-- START OF Data section --

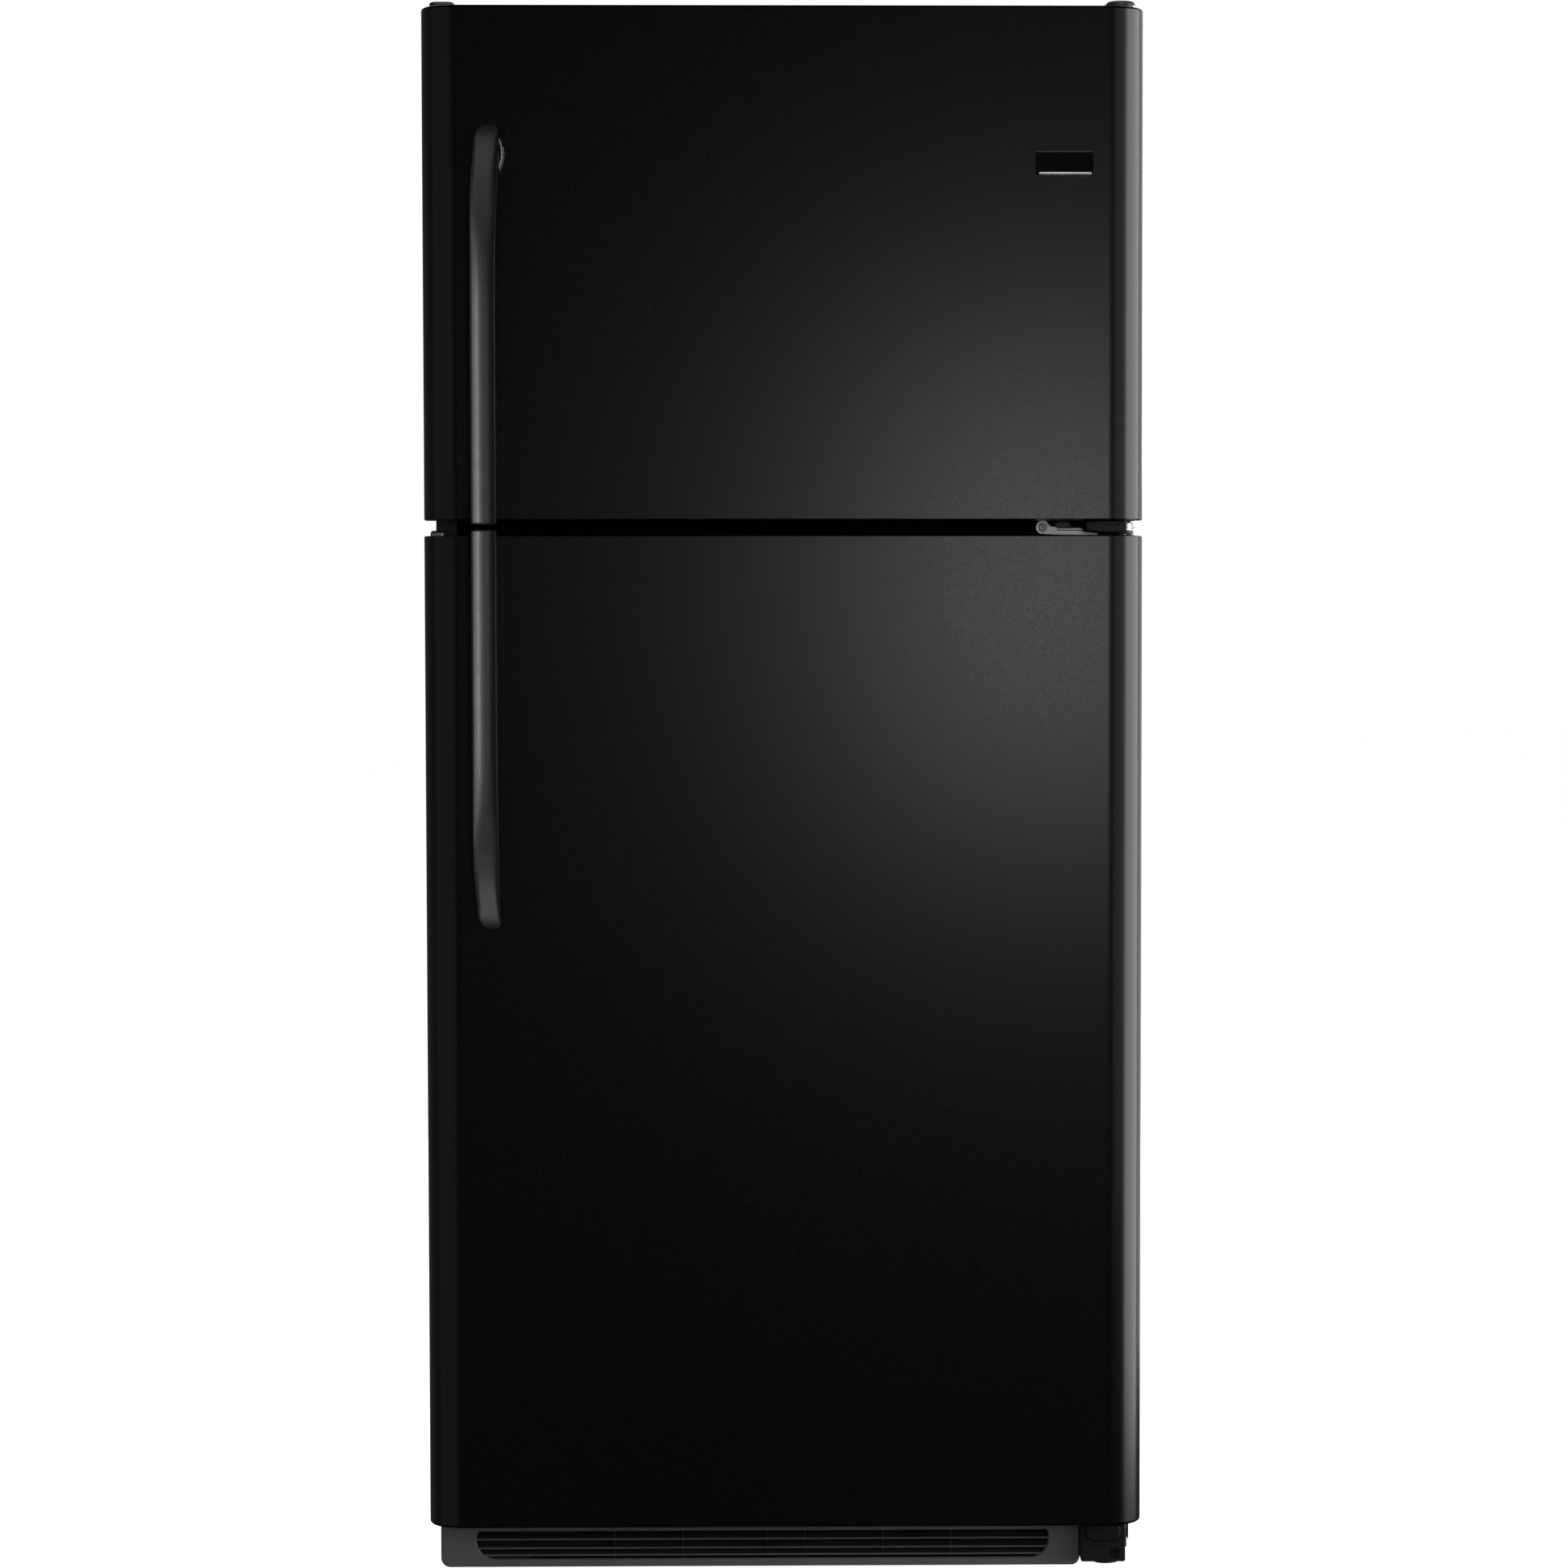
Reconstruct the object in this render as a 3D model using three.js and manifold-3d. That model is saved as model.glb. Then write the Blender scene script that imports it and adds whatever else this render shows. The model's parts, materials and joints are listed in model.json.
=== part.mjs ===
// A free-standing two-door refrigerator with the freezer on top: foamed steel cabinet, two hinged doors,
// shelves and drawers inside, and a fan-cooled machine compartment low at the back.
// Millimetres. +Z is up, the doors face -Y, and +X is the hinge side.
// The origin is on the floor, under the middle of the overall box.
import * as THREE from "three";
import { mergeVertices } from "three/addons/utils/BufferGeometryUtils.js";
import Module from "manifold-3d";

const wasm = await Module();
wasm.setup();

// ---------------------------------------------------------------- driving dimensions
const HEIGHT = 1679; // floor to the top of the hinge cover
const DEPTH = 796; // front of the handles to the back
const DOOR_WIDTH = 762;
const CABINET_WIDTH = 744;
const DOOR_THICKNESS = 70;
const HANDLE_REACH = 50; // how far the handles stand ahead of the doors
const GASKET_GAP = 12; // between a shut door and the cabinet
const SHEET = 1; // steel sheet
const WALL = 2.5; // plastic wall
const FIT = 0.3; // gap left between pieces that touch

// ---------------------------------------------------------------- places worked out from them
const BACK = DEPTH / 2;
const HANDLE_FRONT = -DEPTH / 2;
const DOOR_FRONT = HANDLE_FRONT + HANDLE_REACH;
const DOOR_BACK = DOOR_FRONT + DOOR_THICKNESS;
const CABINET_FRONT = DOOR_BACK + GASKET_GAP;
const SIDE = CABINET_WIDTH / 2;
const DOOR_SIDE = DOOR_WIDTH / 2;
const CABINET_TOP = HEIGHT - 8;
const CABINET_FOOT = 30;
const FLANGE = 22; // width of the steel edge round the front of the cabinet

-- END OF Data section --

### Instruction:
Write out the full listing, keeping every line exactly as it is.

### Result of this task:
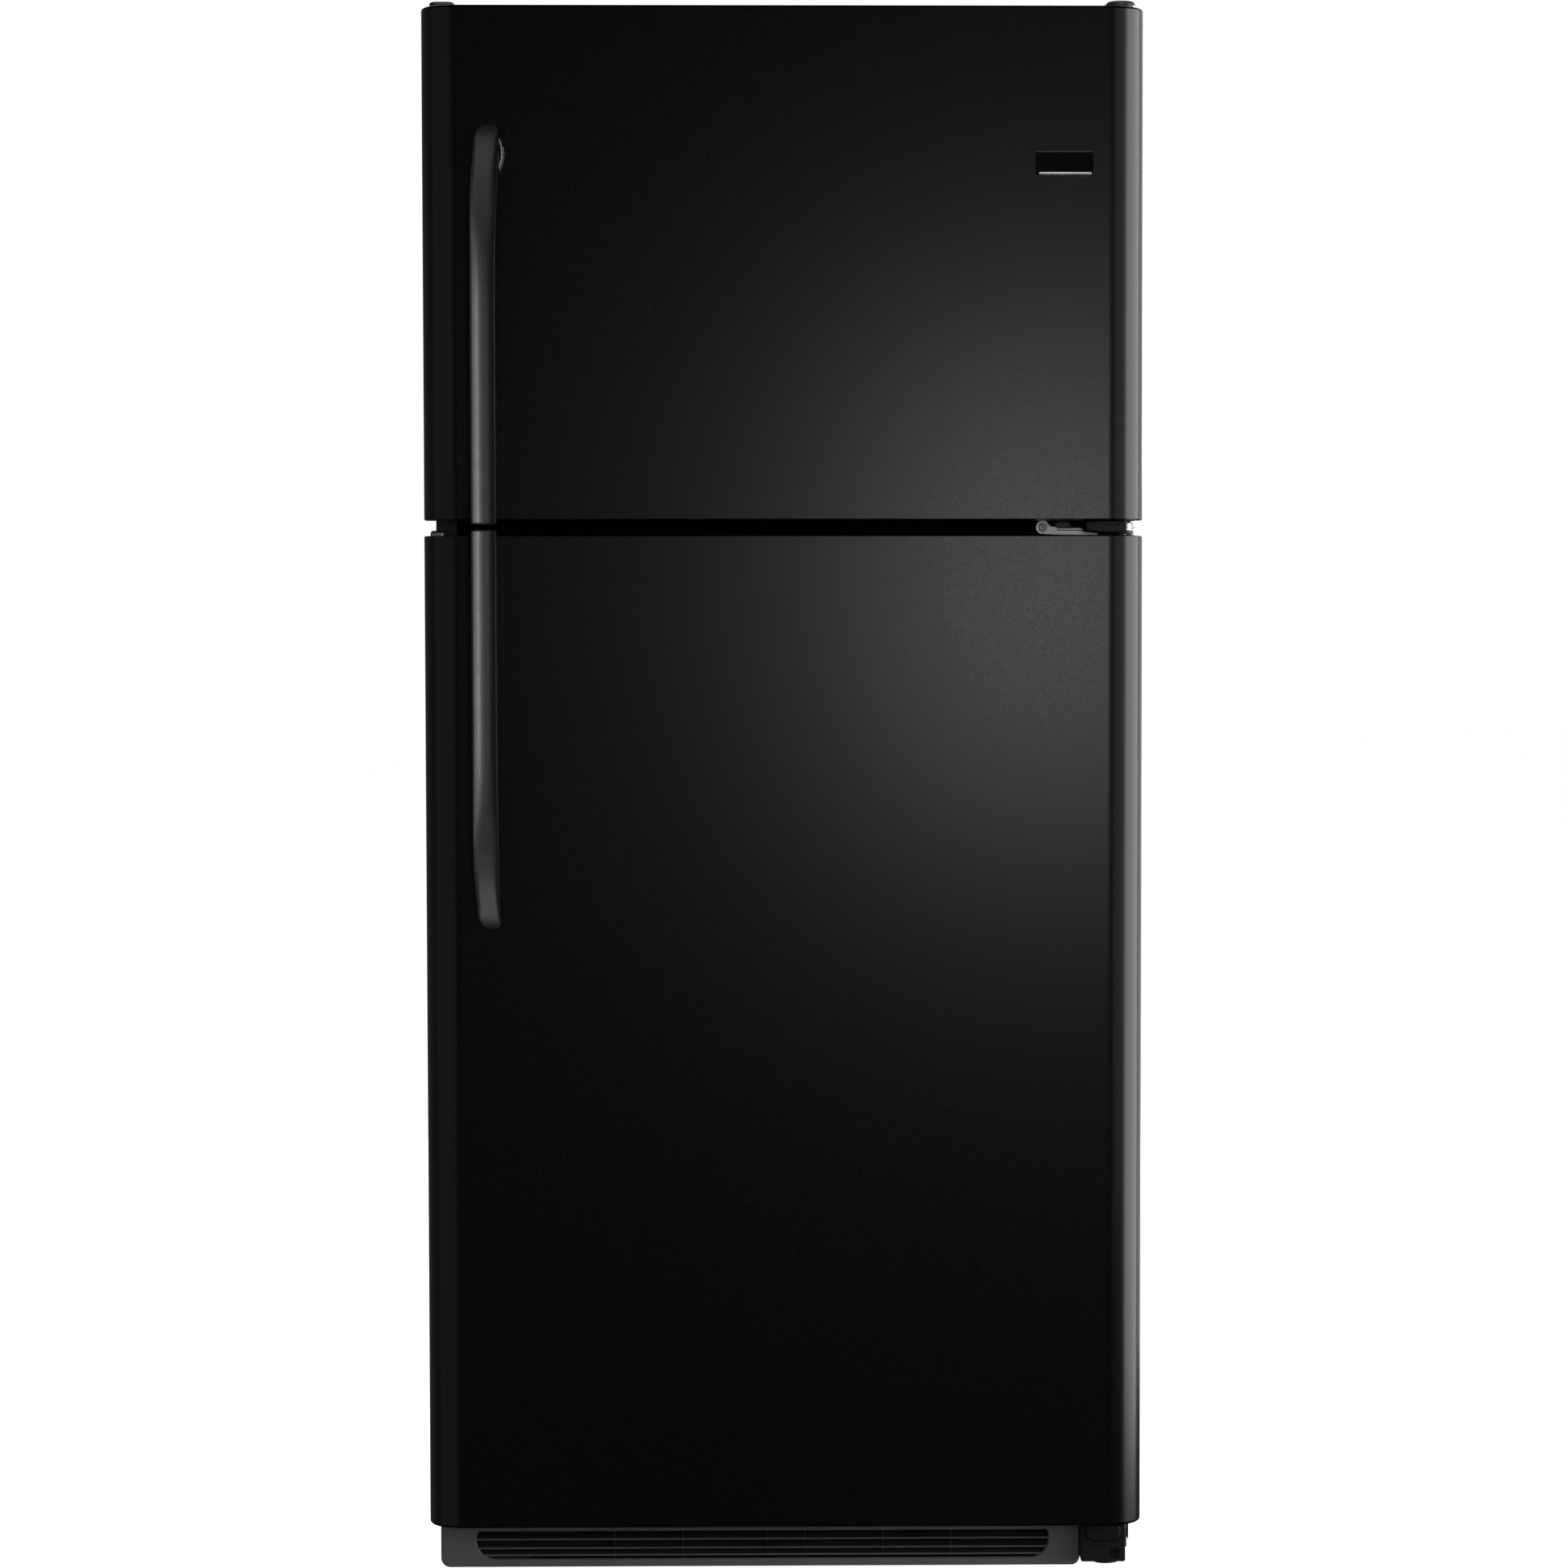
Reconstruct the object in this render as a 3D model using three.js and manifold-3d. That model is saved as model.glb. Then write the Blender scene script that imports it and adds whatever else this render shows. The model's parts, materials and joints are listed in model.json.
=== part.mjs ===
// A free-standing two-door refrigerator with the freezer on top: foamed steel cabinet, two hinged doors,
// shelves and drawers inside, and a fan-cooled machine compartment low at the back.
// Millimetres. +Z is up, the doors face -Y, and +X is the hinge side.
// The origin is on the floor, under the middle of the overall box.
import * as THREE from "three";
import { mergeVertices } from "three/addons/utils/BufferGeometryUtils.js";
import Module from "manifold-3d";

const wasm = await Module();
wasm.setup();

// ---------------------------------------------------------------- driving dimensions
const HEIGHT = 1679; // floor to the top of the hinge cover
const DEPTH = 796; // front of the handles to the back
const DOOR_WIDTH = 762;
const CABINET_WIDTH = 744;
const DOOR_THICKNESS = 70;
const HANDLE_REACH = 50; // how far the handles stand ahead of the doors
const GASKET_GAP = 12; // between a shut door and the cabinet
const SHEET = 1; // steel sheet
const WALL = 2.5; // plastic wall
const FIT = 0.3; // gap left between pieces that touch

// ---------------------------------------------------------------- places worked out from them
const BACK = DEPTH / 2;
const HANDLE_FRONT = -DEPTH / 2;
const DOOR_FRONT = HANDLE_FRONT + HANDLE_REACH;
const DOOR_BACK = DOOR_FRONT + DOOR_THICKNESS;
const CABINET_FRONT = DOOR_BACK + GASKET_GAP;
const SIDE = CABINET_WIDTH / 2;
const DOOR_SIDE = DOOR_WIDTH / 2;
const CABINET_TOP = HEIGHT - 8;
const CABINET_FOOT = 30;
const FLANGE = 22; // width of the steel edge round the front of the cabinet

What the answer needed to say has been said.